What advice would you give to someone who is about to graduate from college and enter “the real world?”
Take the road less traveled. I was terrified to graduate without a real job lined up and now I know that having nothing to lose was the impetus for starting my own business. Don’t waste time comparing yourself to the finance majors or the engineers — you won’t want their jobs anyway. 😉
What is on your desk right now?
A Kate Spade notebook (we just started carrying KS in my boutique and I’m obsessed!), a monogrammed pencil cup, and a very messy stack of wholesale orders.
Where do you turn for inspiration?
My parents. My friends. The restaurants, shops, and streets of New York. The chance to explore a new city. Instagram — I love seeing how other people view their surroundings. Pinterest — where I save recipes I’ll likely never recreate. A good book — I have a list of recommended reads on my laptop that I wish I had more time to tackle!
I would be nothing without my parents. My mom worked in fashion during my childhood then went back to school to become an emergency room nurse. My dad made it to every gymnastics meet I ever had and is now back in school to become a math teacher. Knowing that my generation is supposed to change careers five times and seeing my parents navigate those changes while raising a tight-knit family makes me truly believe that anything is possible with compromise and hard work.
What is the best advice you’ve ever received?
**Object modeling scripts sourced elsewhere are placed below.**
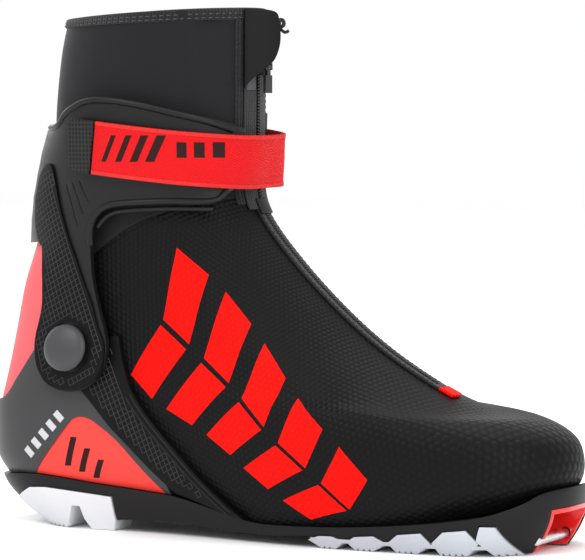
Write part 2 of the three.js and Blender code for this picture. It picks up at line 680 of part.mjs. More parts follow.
// ---------------------------------------------------------------- zip
const front = (half, x = -30) =>
  block(x * kx, BOOT_LENGTH, -half, half, 0, 2 * BOOT_HEIGHT);
function zipTape(side) {
  return layer(GAP, TAPE_OUT, 8, RIM_EDGE)
    .intersect(over(HIGH_EDGE))
    .intersect(front(ZIP_HALF))
    .intersect(halfSpace(side, TEETH_HALF + GAP));
}
add("zip_tape_lateral", zipTape(OUTER), FINISH.knit);
add("zip_tape_medial", zipTape(INNER), FINISH.knit);
add(
  "zip_teeth",
  layer(GAP, TEETH_OUT, 8, RIM_EDGE).intersect(over(HIGH_EDGE)).intersect(front(TEETH_HALF)),
  FINISH.shell,
);
const instep = (half) =>
  block(-40 * kx, 74 * kx, -half, half, 60 * kz, 2 * BOOT_HEIGHT);
add(
  "instep_zip_tape",
  layer(GAP, TAPE_OUT, 4, 9).intersect(under(LOW_EDGE)).intersect(instep(INSTEP_ZIP_HALF)),
  FINISH.knit,
);
add(
  "instep_zip_teeth",
  layer(TAPE_OUT + GAP, TAPE_OUT + GAP + 1.2, 4, 9)
    .intersect(under(LOW_EDGE))
    .intersect(instep(TEETH_HALF - 0.5)),
  FINISH.shell,
);
add(
  "zip_bend",
  layer(GAP, TAPE_OUT + 0.5, 6, 10).intersect(between).intersect(instep(INSTEP_ZIP_HALF)),
  FINISH.knit,
);
add(
  "zip_end_tag",
  layer(GAP, TAPE_OUT + 0.4, 4, 9).intersect(
    block(74.5 * kx, 80.5 * kx, -INSTEP_ZIP_HALF, INSTEP_ZIP_HALF, 55 * kz, 90 * kz),
  ),
  FINISH.red,
);

const SLIDER = { z: 198, height: 9, half: 3.8, thickness: 1.6 };
const PULL_EYE = 1.1;
const zipFront = offsetPoint(LAST, 11.9, Math.PI, TEETH_OUT).x;
const sliderFace = zipFront + GAP + SLIDER.thickness;
const pullPin = { x: sliderFace + GAP + PULL_EYE, z: (SLIDER.z - 1) * kz, radius: 0.6 };
function zipSlider() {
  const body = block(
    zipFront + GAP, sliderFace, -SLIDER.half, SLIDER.half,
    (SLIDER.z - SLIDER.height / 2) * kz, (SLIDER.z + SLIDER.height / 2) * kz,
  );
  const lug = (side) =>
    block(
      sliderFace - 0.5, pullPin.x + 0.9, ...sided(side, 1.9, 2.9), pullPin.z - 1.3, pullPin.z + 1.6,
    );
  const pin = rod(pullPin.x, pullPin.z, pullPin.radius, -2.4, 2.4, 12);
  return body.add(lug(OUTER)).add(lug(INNER)).add(pin);
}
add("zip_slider", zipSlider(), FINISH.shell);
function zipPull() {
  const eye = rod(pullPin.x, pullPin.z, PULL_EYE, -1.5, 1.5, 16);
  const tab = block(
    pullPin.x - 0.5, pullPin.x + 0.7, -1.5, 1.5, pullPin.z - 4, pullPin.z - 1,
  ).add(
    block(pullPin.x - 0.5, pullPin.x + 0.7, -3, 3, pullPin.z - 11, pullPin.z - 3.5),
  );
  return eye.add(tab).subtract(rod(pullPin.x, pullPin.z, pullPin.radius + 0.15, -4, 4, 16));
}
add("zip_pull", zipPull(), FINISH.knit);

// ---------------------------------------------------------------- strap
const STRAP_TOP = [[-90, 176.5], [-65, 174.6], [-30, 170.6], [0, 167.7], [20, 166.5]];
const strapSide = (inset = 0) =>
  through([...raised(STRAP_TOP, -inset), ...raised(STRAP_TOP, inset - STRAP_WIDTH).reverse()]);
const lateralFrom = (x0, x1) => block(x0 * kx, x1 * kx, -WIDE, 0, 0, 2 * BOOT_HEIGHT);

// The point of an offset on the inner side at a given x, half way up the strap.
function medialPoint(x, offset) {
  let best = { gap: Infinity, point: null };
  for (let a = Math.PI; a < 1.7 * Math.PI; a += 0.005) {
    const point = offsetPoint(LAST, 10.1, a, offset);
    const gap = Math.abs(point.x - x);
    if (gap < best.gap) best = { gap, point };
  }
  return best.point;
}
const anchorAt = medialPoint(STRAP_START * kx, (STRAP_IN + STRAP_OUT) / 2);
const ANCHOR = { pin: 1.5, sleeve: 2.7, lug: 2.4, low: 150.2, high: 170.6 };
const upright = (radius, z0, z1, sides = 32) => {
  const geometry = new THREE.CylinderGeometry(radius, radius, z1 - z0, sides);
  geometry.rotateX(Math.PI / 2).translate(anchorAt.x, anchorAt.y, (z0 + z1) / 2);
  return solidOf(geometry);
};
const medialBox = (x0, x1, z0, z1) =>
  block(anchorAt.x + x0, anchorAt.x + x1, 0, WIDE, z0, z1);
const [anchorLow, anchorHigh] = [ANCHOR.low * kz, ANCHOR.high * kz];
const [sleeveLow, sleeveHigh] = [anchorLow + ANCHOR.lug, anchorHigh - ANCHOR.lug];

function strapAnchor() {
  const base = layer(CUFF_OUT + GAP, CUFF_OUT + GAP + 1.2, 9, 12).intersect(
    medialBox(-10, 2, anchorLow, anchorHigh),
  );
  const lugs = layer(CUFF_OUT + GAP, STRAP_OUT + 1, 9, 12).intersect(
    medialBox(-7, 2, anchorLow, anchorHigh),
  );
  const room = medialBox(-20, 10, sleeveLow - GAP, sleeveHigh + GAP);
  return base
    .subtract(upright(ANCHOR.sleeve + GAP, sleeveLow - GAP, sleeveHigh + GAP))
    .add(lugs.subtract(room))
    .add(upright(ANCHOR.pin, anchorLow + 0.5, anchorHigh - 0.5));
}

// At its front fold the strap is pulled in towards the zip, more so at its lower edge.
function pulled(s, a) {
  const fold = Math.exp(-(((a - Math.PI - 0.06) / 0.42) ** 2));
  return (3.9 + 2.6 * Math.max(0, 10.6 - s)) * fold;
}
const strapLayer = layer(STRAP_IN, STRAP_OUT, 9, 11, pulled);
const gripStart = STRAP_END + GRIP_LENGTH;
function strapWebbing() {
  const medial = block(anchorAt.x + 3.2, BOOT_LENGTH, -0.01, WIDE, 0, 2 * BOOT_HEIGHT);
  const neck = strapLayer.intersect(medialBox(0, 4, sleeveLow, sleeveHigh));
  return strapLayer
    .intersect(strapSide())
    .intersect(lateralFrom(gripStart, BOOT_LENGTH).add(medial))
    .add(neck)
    .add(upright(ANCHOR.sleeve, sleeveLow, sleeveHigh))
    .subtract(upright(ANCHOR.pin + 0.08, 0, 2 * BOOT_HEIGHT));
}

function strapGrip() {
  const end = [[STRAP_END + 3, 176], [gripStart - GAP, 180], [gripStart - GAP, 148],
    [STRAP_END + 3, 152.5], [STRAP_END, 156], [STRAP_END, 172.5]];
  return layer(STRAP_IN, STRAP_OUT + 0.6, 8, 12)
    .intersect(strapSide())
    .intersect(across(outline(end), -WIDE, 0));
}

const patch = (inner, outer, x0, x1) =>
  layer(inner, outer, 8, 12).intersect(strapSide(2)).intersect(lateralFrom(x0, x1));
add("strap_anchor", strapAnchor(), FINISH.steel);
add("strap_webbing", strapWebbing(), FINISH.webbing);
add("strap_grip", strapGrip(), FINISH.cuff);
add("strap_hook_patch", patch(LOOP_OUT + GAP, HOOK_OUT, -74, -40), FINISH.knit);
add("strap_loop_patch", patch(CUFF_OUT + GAP, LOOP_OUT, -76, -30), FINISH.knit);

// ---------------------------------------------------------------- pull tab over the zip
const TAB = { low: 188, high: 221.5, reach: 16, thickness: 1.6, lean: 45 };
const TAB_EDGE = [[0, 0], [0.17, 0.1], [0.56, 0.25], [0.83, 0.37], [0.98, 0.58], [0.96, 0.82],
  [0.84, 0.96], [0.3, 1]]; // in shares of its reach and height
function collarTab() {
  const root = instepPoint(11.9, -ZIP_HALF - 1.2, TAPE_OUT + 0.5);
  const [low, high] = [TAB.low * kz, TAB.high * kz];
  const height = high - low;
  const edge = new THREE.SplineCurve(
    TAB_EDGE.map(([u, w]) => new THREE.Vector2(u * TAB.reach, low + w * height)),
  );
  const shape = new THREE.Shape([...edge.getPoints(16), new THREE.Vector2(0, high)]);
  const geometry = new THREE.ExtrudeGeometry(shape, {
    depth: TAB.thickness,
    bevelEnabled: false,
  });
  geometry.rotateX(Math.PI / 2).rotateZ((TAB.lean * Math.PI) / 180);
  return solidOf(geometry.translate(root.x, root.y, 0));
}
add("collar_tab", collarTab(), FINISH.softshell);

export default boot;
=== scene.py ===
"""Cross-country combi boot: the fine surfaces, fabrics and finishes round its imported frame.

Every layer of the upper lies at an offset of one lasted surface, so each piece is a
primitive laid on that surface and cut to its outline in side view. Sizes are in
millimetres here and become metres where a mesh is made.
"""

import logging
import math
from collections.abc import Callable
from dataclasses import dataclass
from enum import Enum

import bpy
import numpy as np
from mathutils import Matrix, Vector

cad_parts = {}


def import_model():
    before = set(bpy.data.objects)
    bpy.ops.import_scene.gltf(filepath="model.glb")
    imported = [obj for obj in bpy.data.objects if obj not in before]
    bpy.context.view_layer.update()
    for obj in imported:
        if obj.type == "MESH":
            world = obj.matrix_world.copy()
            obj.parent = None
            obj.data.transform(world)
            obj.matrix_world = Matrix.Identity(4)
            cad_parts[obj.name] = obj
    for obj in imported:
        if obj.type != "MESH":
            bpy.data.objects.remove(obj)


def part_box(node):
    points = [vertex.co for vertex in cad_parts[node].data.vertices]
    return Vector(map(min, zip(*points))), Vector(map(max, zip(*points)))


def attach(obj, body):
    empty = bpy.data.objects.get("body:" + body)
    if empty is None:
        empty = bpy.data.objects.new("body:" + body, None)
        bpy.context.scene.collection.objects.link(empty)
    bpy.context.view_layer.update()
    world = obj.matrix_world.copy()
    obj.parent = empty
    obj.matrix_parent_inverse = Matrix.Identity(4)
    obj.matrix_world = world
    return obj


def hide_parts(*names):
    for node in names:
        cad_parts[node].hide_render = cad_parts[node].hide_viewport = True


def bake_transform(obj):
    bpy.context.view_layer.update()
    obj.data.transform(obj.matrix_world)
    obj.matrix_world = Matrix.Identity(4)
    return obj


log = logging.getLogger("boot")
MM = 0.001
SPAN = 90.0
BEHIND, REAR, AHEAD = -200.0, -160.0, 200.0
UNDER, OVER = -40.0, 260.0
SMOOTH_ANGLE = math.radians(38)
BEVEL_ANGLE = math.radians(42)
Outline = list[tuple[float, float]]
Colour = tuple[float, float, float, float]


class Side(Enum):
    """Side of the foot; the value is the sign of Y."""

    OUTER = -1
    INNER = 1

    @property
    def part(self) -> str:
        """The side's name in the record's nodes."""
        return "lateral" if self is Side.OUTER else "medial"

    @property
    def word(self) -> str:
        """The side's plain name."""
        return self.name.lower()


# ------------------------------------------------------------------ lasted surface


@dataclass(frozen=True)
class Section:
    """One section of the last: where it meets the heel and instep lines, and its widths."""

    back: tuple[float, float]
    front: tuple[float, float]
    heel: float
    ball: float
    heel_cap: float
    toe_cap: float
    sag: float = 0.0

    def row(self) -> list[float]:
        """Returns the section's numbers in the order the surface reads them."""
        return [*self.back, *self.front, self.heel, self.ball, self.heel_cap, self.toe_cap, self.sag]


UPPER_SECTIONS = (
    Section((-126, 21), (125.5, 20), 27, 38.5, 32, 46, 14.5),
    Section((-131.6, 29), (132.3, 27.5), 30.5, 43.5, 34, 52, 12),
    Section((-133.2, 38), (134, 36), 32, 45, 35, 55, 7),
    Section((-132.6, 50), (130, 45.5), 32.8, 44.5, 37, 56, 2),
    Section((-130.2, 62), (116, 52.5), 33.4, 42, 45, 60),
    Section((-127.6, 76), (92, 56), 34, 38, 60, 62),
    Section((-125, 89), (64, 69.5), 34, 35, 66, 63),
    Section((-121.5, 104), (37, 88), 33.4, 33, 62, 64),
    Section((-115, 121), (9, 114), 33.6, 33, 52, 60),
    Section((-109, 140), (-9.5, 138), 35, 34.5, 49, 50),
    Section((-106, 160), (-12, 160), 36.4, 36, 47, 47),
    Section((-104.5, 182), (-12, 182), 37, 37, 46, 46),
    Section((-102, 203), (-12, 204), 36.2, 37.5, 45, 45),
    Section((-98.5, 217), (-12, 222), 35.8, 38, 43.2, 43.2),
)
SOLE_SECTIONS = (
    Section((-109, 0), (126.5, 0), 25.5, 38, 28, 34),
    Section((-121, 8), (131.5, 8), 28.5, 43, 31, 38),
    Section((-130.5, 17), (135, 17), 31, 46.3, 34, 48),
    Section((-134.2, 27), (135.5, 29), 32.8, 47, 36, 54),
    Section((-136, 40), (136, 40), 34, 47.5, 38, 56),
)
TOE_SWING = 4.0
HALF_LENGTH = 135.0
SAG_CENTRE = 35.0
SAG_REACH = 55.0


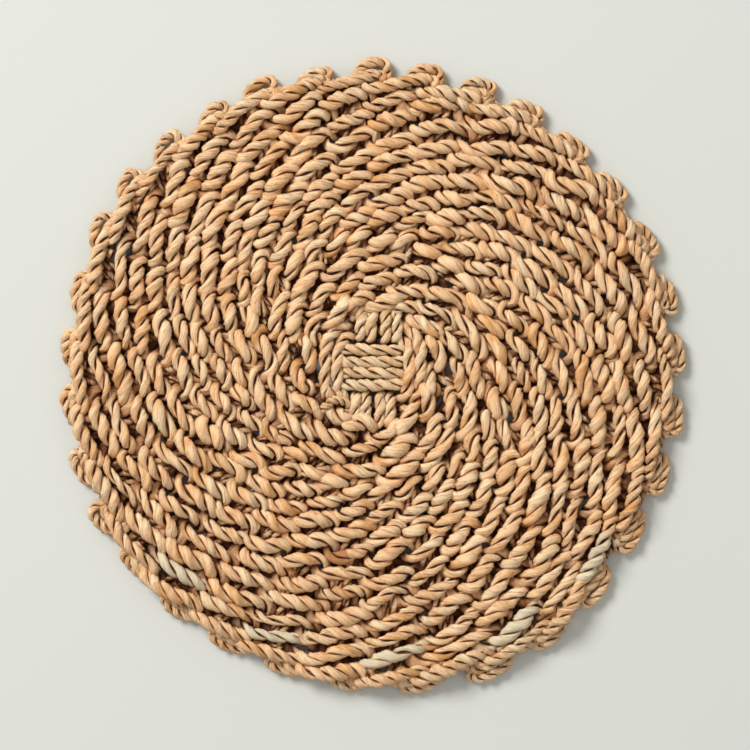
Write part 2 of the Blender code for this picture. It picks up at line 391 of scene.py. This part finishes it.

Don’t worry about the people who talk behind your back; they’re behind you for a reason. It’s easy to get caught up in comparisons (in college, the real world, and blogging in particular) but if you’re proud of what you’re doing and who you’re becoming, why wish for anything else?
What advice do you have for other young professional women?
Be true to yourself. Be a good friend to your friends. Make your parents proud. Work hard but find time to live your life. Take chances!
I already loved Design Darling (the blog and the boutique) but getting to know Mackenzie made me love them even more. I hope that you all found Mackenzie’s advice to be as practical and inspirational as I did!